Naima and Sergio’s rom-com trajectory is unlike most. It’s not even like those one-night-stand movies, either (or that Miles Teller movie Two-Night Stand). Even though they just met — the night previous to this duck-butter confession — these women commit to a totally honest, no-filter style of dating for a full 24 hours. They jump right into the intimate getting-to-know-yous (and not just the sexual kind), after agreeing to throw out all the false pretenses that come with early phases of courtship. Oh, but there is plenty of sex, too — in fact, they agree to do it every hour, on the hour.

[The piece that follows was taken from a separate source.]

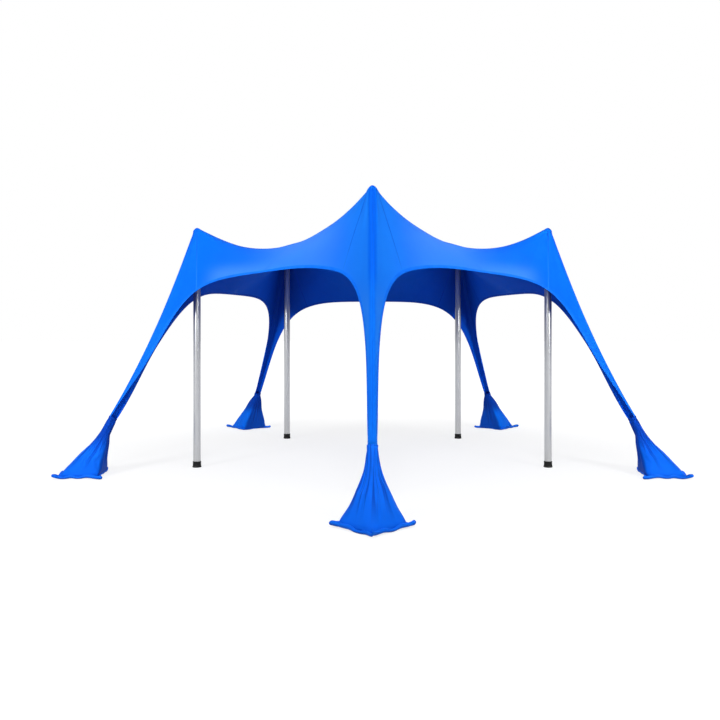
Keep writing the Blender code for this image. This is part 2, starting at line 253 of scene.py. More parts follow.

Sounds fun — for both the viewer and the parties involved, right? Well, not so much, and the frustrations of the characters sadly don’t amount to much of a movie. Naima isn’t usually the type to agree to so adventurous an arrangement but, after suffering a professional roadblock at work, she tries out something bold. She’s a struggling actor who had just gotten fired on a big indie movie gig directed by Mark and Jay Duplass. (They actually produced Duck Butter and star as themselves in the film, which features cameos from Kumail Nanjiani and Lindsay Burdge, who portray actors in the fictional Duplass brothers’ movie.) Feeling let down, especially after being punished for speaking her mind on set, Naima agrees to Sergio’s dating method.

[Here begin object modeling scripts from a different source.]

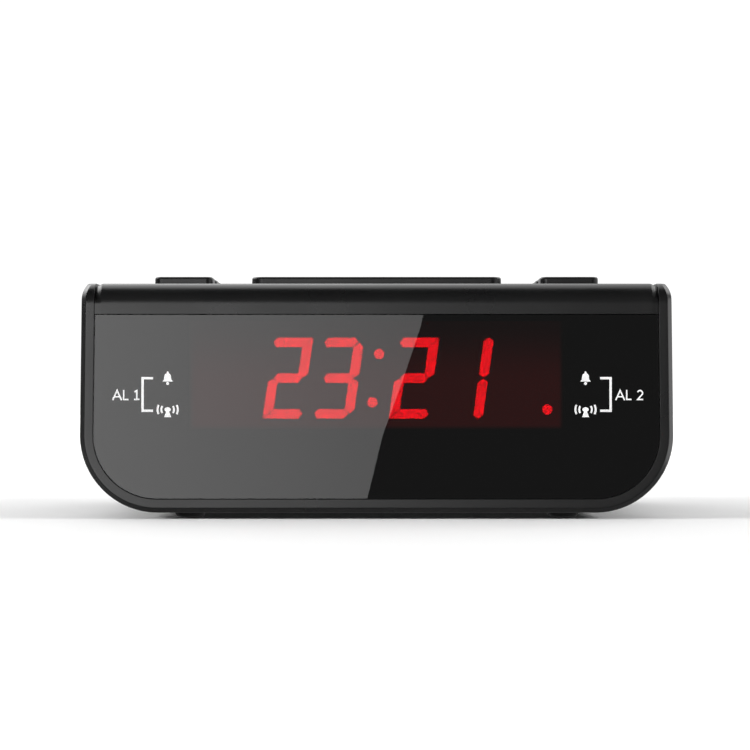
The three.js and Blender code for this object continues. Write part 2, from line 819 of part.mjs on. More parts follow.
for (const [end, y] of [
  ["front", -FOOT.y],
  ["rear", FOOT.y],
]) {
  for (const [side, x] of [
    ["left", -FOOT.x],
    ["right", FOOT.x],
  ]) {
    place(`foot_${end}_${side}`, foot(), rubber, [x, y, 0]);
  }
}
screwSpots.forEach(([x, y]) => {
  const name = `case_screw_${y < 0 ? "front" : "rear"}_${x < 0 ? "left" : "right"}`;
  place(name, caseScrew(), steel, [x, y, 0]);
});

export default clock;
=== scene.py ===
# %% [markdown]
# # A bedside clock radio
# The engineering model of the clock is loaded first and never changed: it says how big each part
# is and how it moves. Around it this notebook builds the surfaces that are seen. Each finished
# piece takes its place and size from the part that it stands for, and moves with that part's body.

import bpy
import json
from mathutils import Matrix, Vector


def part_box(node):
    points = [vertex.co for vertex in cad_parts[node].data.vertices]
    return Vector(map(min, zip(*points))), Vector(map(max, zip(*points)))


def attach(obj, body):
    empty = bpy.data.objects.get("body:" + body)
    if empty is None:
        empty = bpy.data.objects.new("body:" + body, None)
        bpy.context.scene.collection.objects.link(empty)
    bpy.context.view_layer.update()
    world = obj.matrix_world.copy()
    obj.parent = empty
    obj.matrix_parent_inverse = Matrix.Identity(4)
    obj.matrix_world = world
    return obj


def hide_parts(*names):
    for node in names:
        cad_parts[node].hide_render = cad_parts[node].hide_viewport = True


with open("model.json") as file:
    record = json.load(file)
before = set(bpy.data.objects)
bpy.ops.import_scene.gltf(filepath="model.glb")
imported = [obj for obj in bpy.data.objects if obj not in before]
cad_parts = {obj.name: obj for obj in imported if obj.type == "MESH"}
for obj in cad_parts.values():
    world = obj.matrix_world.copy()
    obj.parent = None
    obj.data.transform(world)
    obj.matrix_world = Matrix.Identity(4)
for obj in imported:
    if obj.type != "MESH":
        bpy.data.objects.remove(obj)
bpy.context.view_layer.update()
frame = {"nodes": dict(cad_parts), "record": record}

# %% Libraries
import json

import bmesh
import bpy
import numpy as np

MM = 0.001
WELD = 2e-6  # points nearer than this, in metres, are one point
ON_AXIS = 1e-4  # radius, in millimetres, of a turned ring that stands for a point

# %% [markdown]
# ## Sizes
# Most sizes are read from the frame, so a change of the engineering model carries over. The few
# radii below can't be read from a box, and are given here in millimetres, as a mould drawing would.


# %% Sizes read from the frame
def box_mm(node):
    """The lowest and the highest corner of a part, in millimetres."""
    low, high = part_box(node)
    return np.array(low) / MM, np.array(high) / MM


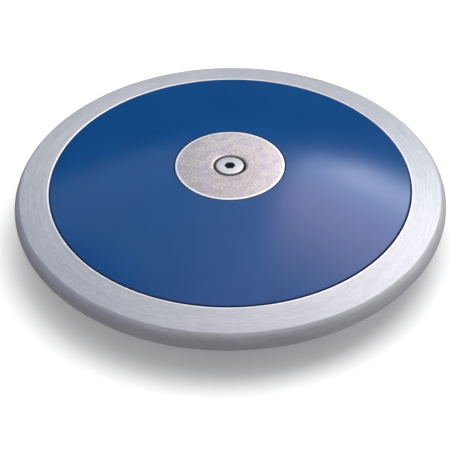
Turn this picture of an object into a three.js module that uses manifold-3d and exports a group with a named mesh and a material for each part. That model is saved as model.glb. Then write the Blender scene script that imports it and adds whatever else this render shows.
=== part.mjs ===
// A two kilogram throwing discus, built as it comes apart on a bench. A turned steel rim carries two
// moulded side plates on its tongue, and two screws draw the steel centre plates together through them.
// Millimetres, +Z up along the spin axis, with the origin at the centre of the discus.
import * as THREE from "three";
import { mergeVertices } from "three/addons/utils/BufferGeometryUtils.js";
import Module from "manifold-3d";

const wasm = await Module();
wasm.setup();

// Whole discus
const OUTER_DIAMETER = 220;
const CENTRE_THICKNESS = 45;

// Running fits
const FIT_GAP = 0.25; // between pieces that slide into each other
const HALVES_GAP = 0.2; // from the middle plane to each side plate
const CUT_OVERRUN = 1; // how far a cutting tool runs past the face it opens

// Rim
const RIM_THICKNESS = 12.7; // gauged a little way in from the edge
const RIM_GAUGE_INSET = 6;
const EDGE_RADIUS = 7.2; // the crowned grip at the outside
const RIM_FACE_WIDTH = 17.7; // bare metal seen outside the side plate
const RIM_BEVEL = 0.5;
const TONGUE_THICKNESS = 6;
const TONGUE_WIDTH = 8.2;
const TONGUE_BEVEL = 0.5;

// Dowels that key the rim to both side plates
const DOWEL_DIAMETER = 4;
const DOWEL_GRIP = 3; // length held in each side plate
const DOWEL_BEVEL = 0.5;
const DOWEL_COUNT = 6;

// Side plates
const SKIN = 3;
const SIDE_PLATE_BEVEL = 0.3;
const LIP_THICKNESS = 3.2; // the lip that centres the plate in the tongue
const POCKET_DIAMETER = 49; // holds the trim discs
const RIB_THICKNESS = 2;
const RIB_BASE_HEIGHT = 1.5; // from the middle plane to the ribs' free edges
const RIB_COUNT = 12;
const RING_RIB_DIAMETER = 110;

// Centre plates
const CENTRE_PLATE_DIAMETER = 55.5;
const CENTRE_PLATE_THICKNESS = 3.5;
const CENTRE_PLATE_BEVEL = 0.5;
const BOSS_DIAMETER = 22;
const COUNTERBORE_CLEARANCE = 1; // round the spring washer and the screw's head
const MOUTH_WIDTH = 1; // bevel round the counterbore
const MOUTH_DEPTH = 0.3;

// Centre screws
const THREAD_DIAMETER = 8;
const SCREW_HEAD_DIAMETER = 13.8;
const SCREW_HEAD_HEIGHT = 5;
const SCREW_HEAD_BEVEL = 0.3;
const SCREW_HEAD_SINK = 0.2; // below the centre plate's face
const SCREW_TIP_BEVEL = 1;
const SCREW_TIP_GAP = 1.3; // from the middle plane to each tip
const SOCKET_ACROSS_FLATS = 5;
const SOCKET_DEPTH = 3.2;

// Spring washers
const SPRING_WASHER_THICKNESS = 2;
const SPRING_WASHER_DIAMETER = 14.8;
const SPRING_WASHER_SPLIT = 1.6;

// Coupling nut
const NUT_ACROSS_FLATS = 13;
const NUT_END_GAP = 0.3;
const NUT_BEVEL = 0.6;

// Trim discs under each centre plate
const RUBBER_WASHER_THICKNESS = 2.2;
const TRIM_WEIGHT_THICKNESS = 3.5;
const TRIM_SHIM_THICKNESS = 1.5;

// Facets around each revolved piece
const LARGE_SEGMENTS = 60;
const MEDIUM_SEGMENTS = 32;
const SMALL_SEGMENTS = 24;
const EDGE_STEPS = 8;

// Outline of the discus: a flat centre, a straight taper, and a crowned grip that the taper meets at a
// slight corner.
const OUTER_RADIUS = OUTER_DIAMETER / 2;
const HALF_THICKNESS = CENTRE_THICKNESS / 2;
const CENTRE_PLATE_RADIUS = CENTRE_PLATE_DIAMETER / 2;
const FLAT_RADIUS = CENTRE_PLATE_RADIUS + FIT_GAP;
const EDGE_CENTRE_RADIUS = OUTER_RADIUS - EDGE_RADIUS;
const TAPER_RUN = OUTER_RADIUS - RIM_GAUGE_INSET - FLAT_RADIUS;
const TAPER_ANGLE = Math.atan2(HALF_THICKNESS - RIM_THICKNESS / 2, TAPER_RUN);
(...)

Sergio is the kind of woman who really drives the manic in the term manic pixie — her erratic behavior eventually escalates to, umm, a fecal degree. By that point, I had had just about enough, just like Naima. But if the manic pixie dream girl usually is as a tool to help a film’s protagonist (usually male) realize something about themselves, it’s unclear what in this case the revelation is meant to be. I’m still hopeful about Shawkat’s screenwriting career — especially since her performance always feels so genuine, adding substance to an otherwise deflated story. But other than the script’s daring premise, the material doesn’t rise to the potential she hints at here: a comedy of ingenuity that takes advantage of Shawkat’s fearless frankness.